» Work to do:
Which lines below hold the word "FreeCAD"? Report each one.
===== Given information =====
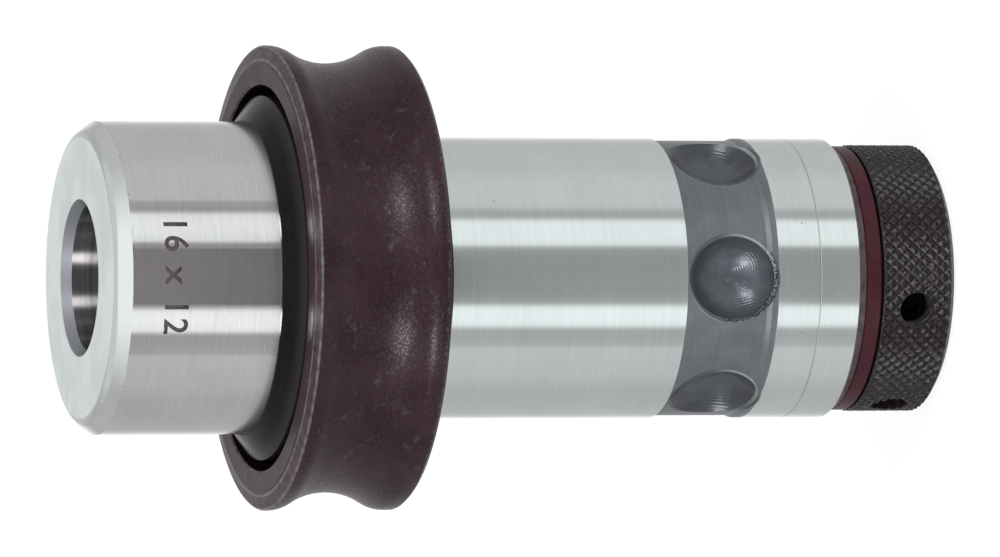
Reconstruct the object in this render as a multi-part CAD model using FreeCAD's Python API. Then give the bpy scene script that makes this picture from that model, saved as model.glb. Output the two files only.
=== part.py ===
import FreeCAD, Part
import math
import os

os.makedirs("parts", exist_ok=True)

# Quick change tap adapter with a friction clutch, standing on its adjusting nut.
# Z is the axis, up towards the nose that holds the tap. All sizes are in millimetres.

# Clearances shared by all pieces.
running = 0.04
face_gap = 0.05
ring_gap = 0.3

# Shank: the hardened sleeve that the machine's chuck takes hold of.
shank_d = 31.0
shank_length = 47.0
shank_wall = 3.1
shank_edge = 0.25
line_height = 4.7
line_width = 0.14
line_depth = 0.06

# Band with the ball pockets, turned a little below the ground diameter.
band_depth = 0.25
band_top = 20.02
band_foot = 10.75
band_ramp = 0.5
pocket_count = 6
pocket_height = 14.7
pocket_d = 10.1
pocket_rim = 0.3
pocket_depth = 2.6
pocket_land = 0.45

# Spindle: nose, neck under the release ring, and the stem inside the shank, each with its
# wall around the tap's shank or its step down from the journal above.
nose_wall = 9.17
nose_front = 18.4
nose_chamfer_length = 1.74
nose_chamfer_width = 1.27
nose_edge = 0.7
neck_wall = 6.3
stem_wall = 3.0
tail_step = 1.0
thread_step = 1.0
thread_pitch = 1.5
thread_end_chamfer = 0.9
thread_runout = 0.3

# Seat of the tap: round shank, square and the way through.
tap_mouth_length = 1.1
tap_mouth_width = 0.6
bore_below_balls = 4.5
square_inset = 3.9
square_corner_gap = 0.2
square_depth = 14.0
through_d = 8.5
through_chamfer = 0.6

# Bushes that carry the shank on the stem.
front_bush_wall = 1.36
bush_gap = 2.5
bush_seat_land = 0.95
bush_inset = 0.4
stem_step_gap = 1.2

# Clutch: front and rear linings, disc springs and tabbed washer.
front_lining_thickness = 0.7
front_lining_overhang = 0.6
rear_lining_thickness = 1.7
chamber_wall = 2.3
disc_spring_count = 3
disc_spring_plate = 1.0
disc_spring_rise = 0.6
thrust_washer_thickness = 1.2
tab_width = 2.2
tab_depth = 1.2

# Adjusting nut with its lock screws and spanner holes, and the two rings above it.
nut_inset = 0.67
nut_height = 8.44
nut_chamfer_length = 0.76
nut_chamfer_width = 1.2
nut_top_edge = 0.2
nut_turn_down = 0.5
lock_height = 4.5
lock_angle = -13.7
spanner_angle = -73.7
screw_d = 4.0
screw_length = 2.0
screw_socket = 2.0
screw_socket_depth = 1.2
pad_d = 3.2
pad_length = 1.2
spanner_hole_depth = 4.2
seal_gap = 0.22
seal_inset = 0.8
seal_thickness = 1.84
seal_edge = 0.18
washer_inset = 0.75
washer_thickness = 0.8
washer_edge = 0.08

# Snap ring that stops the release ring.
stop_lip = 0.6
stop_thickness = 1.1
stop_overhang = 2.9
stop_groove_depth = 0.8
stop_opening = 30.0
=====
» Response to this exercise:
Reconstruct the object in this render as a multi-part CAD model using FreeCAD's Python API. Then give the bpy scene script that makes this picture from that model, saved as model.glb. Output the two files only.
import FreeCAD, Part